— START OF Data section —

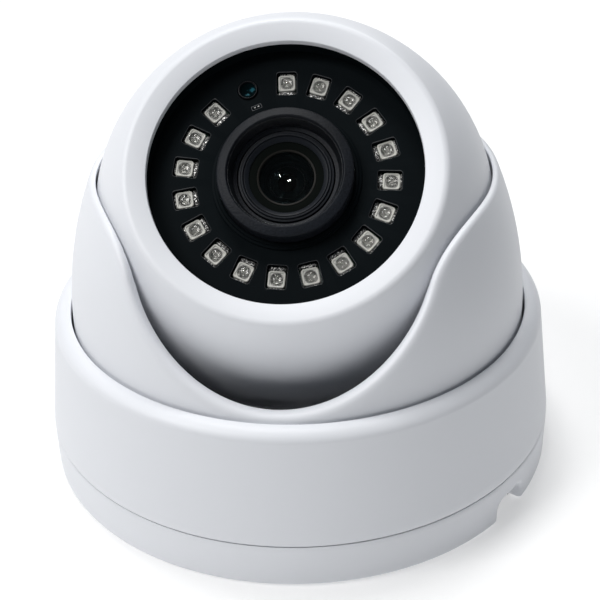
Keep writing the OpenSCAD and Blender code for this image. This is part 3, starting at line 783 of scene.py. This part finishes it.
def build_collar():
    path = resample(collar_edge(), 0.42)
    count = len(path)
    left_phi = front_phi(path[0][0], collar_out(path[0][1]))
    right_phi = front_phi(path[-1][0], collar_out(path[-1][1]))
    unrolled = []
    for x, z in path:
        unrolled.append((front_phi(x, collar_out(z)) * collar_out(z), z))
    normals = edge_normals(unrolled)
    corner_start = math.sqrt((CUT_R + CUT_CORNER) ** 2 - (CUT_Z - COLLAR_TOP_Z + CUT_CORNER) ** 2)
    columns = []
    for i, (x, z) in enumerate(path):
        n = (-normals[i][0], -normals[i][1])
        phi = front_phi(x, collar_out(z))
        straight = front_phi(x, collar_in(z)) if abs(x) < collar_in(z) else phi
        share = smooth_step((corner_start - abs(x)) / (corner_start - 0.82 * CUT_R))
        phi_in = phi + (straight - phi) * share
        far_phi = left_phi + (right_phi - left_phi) * i / (count - 1)
        columns.append(collar_column(phi, phi_in, far_phi, z, n))
    rest = 190
    gap = TAU - (right_phi - left_phi)
    for i in range(1, rest):
        phi = right_phi + gap * i / rest
        columns.append(collar_column(phi, phi, phi, COLLAR_TOP_Z, (0, -1)))
    wall = Solid().loops(columns)
    wall.lathe(rounded([(33.75, FLANGE_Z), (COLLAR_R - 1.9, FLANGE_Z), (COLLAR_R - 1.9, 19.6),
                        (33.75, 19.6, 0.3)], 3), 128)
    wall.lathe(rounded([(36.2, 22.2, 0.3), (COLLAR_R - 1.9, 22.2), (COLLAR_R - 1.9, 23.6),
                        (36.2, 23.6, 0.3)], 3), 128)
    for side in (-1, 1):
        place = moved(0, 0, BALL_Z) @ Matrix.Rotation(side * math.pi / 2, 4, "Y")
        wall.lathe(rounded([(2.05, 35.5), (4.4, 35.5, 0.3), (4.4, 37.6), (2.05, 37.6)], 3),
                   48, place)
    wall.make("collar_shell", white, "collar", "white_plastic", ["collar"], sharp=50)


build_collar()


# ---- Ball ----

def sphere_arc(radius, from_d, to_d, steps):
    """Points (r, d) on a sphere about the ball's centre."""
    a0, a1 = math.asin(from_d / radius), math.asin(to_d / radius)
    return [(radius * math.cos(a0 + (a1 - a0) * i / steps),
             radius * math.sin(a0 + (a1 - a0) * i / steps)) for i in range(steps + 1)]


def build_ball():
    crease_d = FACE_D - 0.7
    crease = sphere_arc(BALL_R, PART_D + 0.35, crease_d, 64)
    edge_r = math.sqrt(BALL_R ** 2 - FACE_D ** 2)
    slope = FACE_DISH / (edge_r - 0.3 - WINDOW_R)
    face_r = edge_r - 0.8
    face_start = Vector((face_r, FACE_D - 0.5 * slope))
    soft = bezier(Vector(crease[-1]), Vector((edge_r + 0.05, FACE_D)), face_start, 9)
    inside = sphere_arc(BALL_R - 2.2, 15.8, PART_D, 24)
    outline = [(BALL_R - 0.45, PART_D)] + crease[:-1] + [tuple(p) for p in soft]
    lip_d = FACE_D - FACE_DISH
    outline += rounded([tuple(face_start), (WINDOW_R, lip_d, 0.22), (WINDOW_R, LIP_BACK_D, 0.1),
                        (25.2, LIP_BACK_D), (25.2, 8), (28.2, 8)], 5)
    outline += inside
    shell = Solid(to_ball).lathe(outline, 256)
    front = shell.make("ball_front", white, "ball", "white_plastic", ["front_shell"], 45)
    cutters = []
    for side in (-1, 1):
        place = to_ball @ Matrix.Rotation(side * math.pi / 2, 4, "Y")
        cutters.append(cylinder_cutter("pivot_cutter", 6.6, 34.9, 40, place, 64))
    carve(front, cutters, 45)

    outline = [(0, -BALL_R)] + sphere_arc(BALL_R, -BALL_R + 0.02, PART_D - 0.35, 56)
    outline += [(BALL_R - 0.45, PART_D), (34.55, PART_D), (33.85, PART_D)]
    outline += [(math.sqrt((BALL_R - 2.2) ** 2 - PART_D ** 2), PART_D)]
    outline += sphere_arc(BALL_R - 2.2, PART_D - 0.1, -BALL_R + 2.22, 40)
    outline += [(0, -BALL_R + 2.2)]
    rear = Solid(to_ball).lathe(outline, 192)
    back = rear.make("ball_rear", white, "ball", "white_plastic", ["rear_shell"], 45)
    cutters = []
    gland = to_ball @ Matrix.Rotation(math.pi - math.radians(39), 4, "X")
    cutters.append(cylinder_cutter("gland_cutter", 6, BALL_R - 0.6, 40, gland, 64))
    cutters.append(cylinder_cutter("gland_bore", 4.05, 30, 40, gland, 64))
    for k in range(4):
        place = to_ball @ turned(math.radians(45 + 90 * k)) @ moved(30, 0, 0)
        cutters.append(cylinder_cutter("screw_cutter", 2.3, -38, -12.5, place, 40))
    carve(back, cutters, 45)


build_ball()


# ---- Lamps behind their mask ----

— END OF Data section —

Stated task — Would you reproduce the material above in full, exactly as given?

Answer to the task —
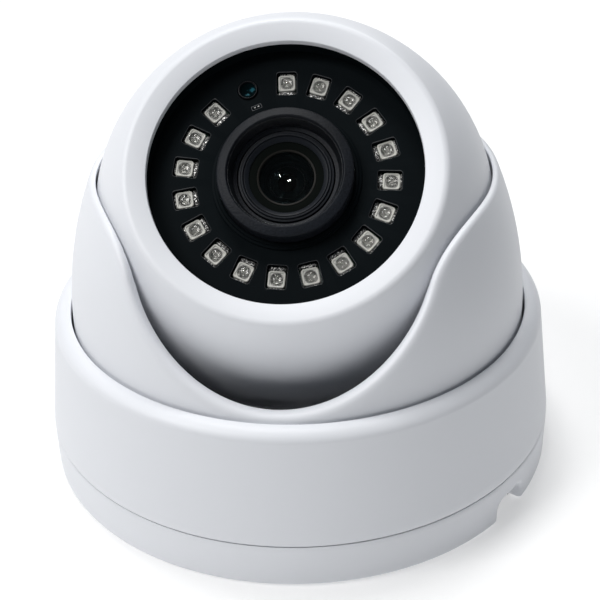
Keep writing the OpenSCAD and Blender code for this image. This is part 3, starting at line 783 of scene.py. This part finishes it.
def build_collar():
    path = resample(collar_edge(), 0.42)
    count = len(path)
    left_phi = front_phi(path[0][0], collar_out(path[0][1]))
    right_phi = front_phi(path[-1][0], collar_out(path[-1][1]))
    unrolled = []
    for x, z in path:
        unrolled.append((front_phi(x, collar_out(z)) * collar_out(z), z))
    normals = edge_normals(unrolled)
    corner_start = math.sqrt((CUT_R + CUT_CORNER) ** 2 - (CUT_Z - COLLAR_TOP_Z + CUT_CORNER) ** 2)
    columns = []
    for i, (x, z) in enumerate(path):
        n = (-normals[i][0], -normals[i][1])
        phi = front_phi(x, collar_out(z))
        straight = front_phi(x, collar_in(z)) if abs(x) < collar_in(z) else phi
        share = smooth_step((corner_start - abs(x)) / (corner_start - 0.82 * CUT_R))
        phi_in = phi + (straight - phi) * share
        far_phi = left_phi + (right_phi - left_phi) * i / (count - 1)
        columns.append(collar_column(phi, phi_in, far_phi, z, n))
    rest = 190
    gap = TAU - (right_phi - left_phi)
    for i in range(1, rest):
        phi = right_phi + gap * i / rest
        columns.append(collar_column(phi, phi, phi, COLLAR_TOP_Z, (0, -1)))
    wall = Solid().loops(columns)
    wall.lathe(rounded([(33.75, FLANGE_Z), (COLLAR_R - 1.9, FLANGE_Z), (COLLAR_R - 1.9, 19.6),
                        (33.75, 19.6, 0.3)], 3), 128)
    wall.lathe(rounded([(36.2, 22.2, 0.3), (COLLAR_R - 1.9, 22.2), (COLLAR_R - 1.9, 23.6),
                        (36.2, 23.6, 0.3)], 3), 128)
    for side in (-1, 1):
        place = moved(0, 0, BALL_Z) @ Matrix.Rotation(side * math.pi / 2, 4, "Y")
        wall.lathe(rounded([(2.05, 35.5), (4.4, 35.5, 0.3), (4.4, 37.6), (2.05, 37.6)], 3),
                   48, place)
    wall.make("collar_shell", white, "collar", "white_plastic", ["collar"], sharp=50)


build_collar()


# ---- Ball ----

def sphere_arc(radius, from_d, to_d, steps):
    """Points (r, d) on a sphere about the ball's centre."""
    a0, a1 = math.asin(from_d / radius), math.asin(to_d / radius)
    return [(radius * math.cos(a0 + (a1 - a0) * i / steps),
             radius * math.sin(a0 + (a1 - a0) * i / steps)) for i in range(steps + 1)]


def build_ball():
    crease_d = FACE_D - 0.7
    crease = sphere_arc(BALL_R, PART_D + 0.35, crease_d, 64)
    edge_r = math.sqrt(BALL_R ** 2 - FACE_D ** 2)
    slope = FACE_DISH / (edge_r - 0.3 - WINDOW_R)
    face_r = edge_r - 0.8
    face_start = Vector((face_r, FACE_D - 0.5 * slope))
    soft = bezier(Vector(crease[-1]), Vector((edge_r + 0.05, FACE_D)), face_start, 9)
    inside = sphere_arc(BALL_R - 2.2, 15.8, PART_D, 24)
    outline = [(BALL_R - 0.45, PART_D)] + crease[:-1] + [tuple(p) for p in soft]
    lip_d = FACE_D - FACE_DISH
    outline += rounded([tuple(face_start), (WINDOW_R, lip_d, 0.22), (WINDOW_R, LIP_BACK_D, 0.1),
                        (25.2, LIP_BACK_D), (25.2, 8), (28.2, 8)], 5)
    outline += inside
    shell = Solid(to_ball).lathe(outline, 256)
    front = shell.make("ball_front", white, "ball", "white_plastic", ["front_shell"], 45)
    cutters = []
    for side in (-1, 1):
        place = to_ball @ Matrix.Rotation(side * math.pi / 2, 4, "Y")
        cutters.append(cylinder_cutter("pivot_cutter", 6.6, 34.9, 40, place, 64))
    carve(front, cutters, 45)

    outline = [(0, -BALL_R)] + sphere_arc(BALL_R, -BALL_R + 0.02, PART_D - 0.35, 56)
    outline += [(BALL_R - 0.45, PART_D), (34.55, PART_D), (33.85, PART_D)]
    outline += [(math.sqrt((BALL_R - 2.2) ** 2 - PART_D ** 2), PART_D)]
    outline += sphere_arc(BALL_R - 2.2, PART_D - 0.1, -BALL_R + 2.22, 40)
    outline += [(0, -BALL_R + 2.2)]
    rear = Solid(to_ball).lathe(outline, 192)
    back = rear.make("ball_rear", white, "ball", "white_plastic", ["rear_shell"], 45)
    cutters = []
    gland = to_ball @ Matrix.Rotation(math.pi - math.radians(39), 4, "X")
    cutters.append(cylinder_cutter("gland_cutter", 6, BALL_R - 0.6, 40, gland, 64))
    cutters.append(cylinder_cutter("gland_bore", 4.05, 30, 40, gland, 64))
    for k in range(4):
        place = to_ball @ turned(math.radians(45 + 90 * k)) @ moved(30, 0, 0)
        cutters.append(cylinder_cutter("screw_cutter", 2.3, -38, -12.5, place, 40))
    carve(back, cutters, 45)


build_ball()


# ---- Lamps behind their mask ----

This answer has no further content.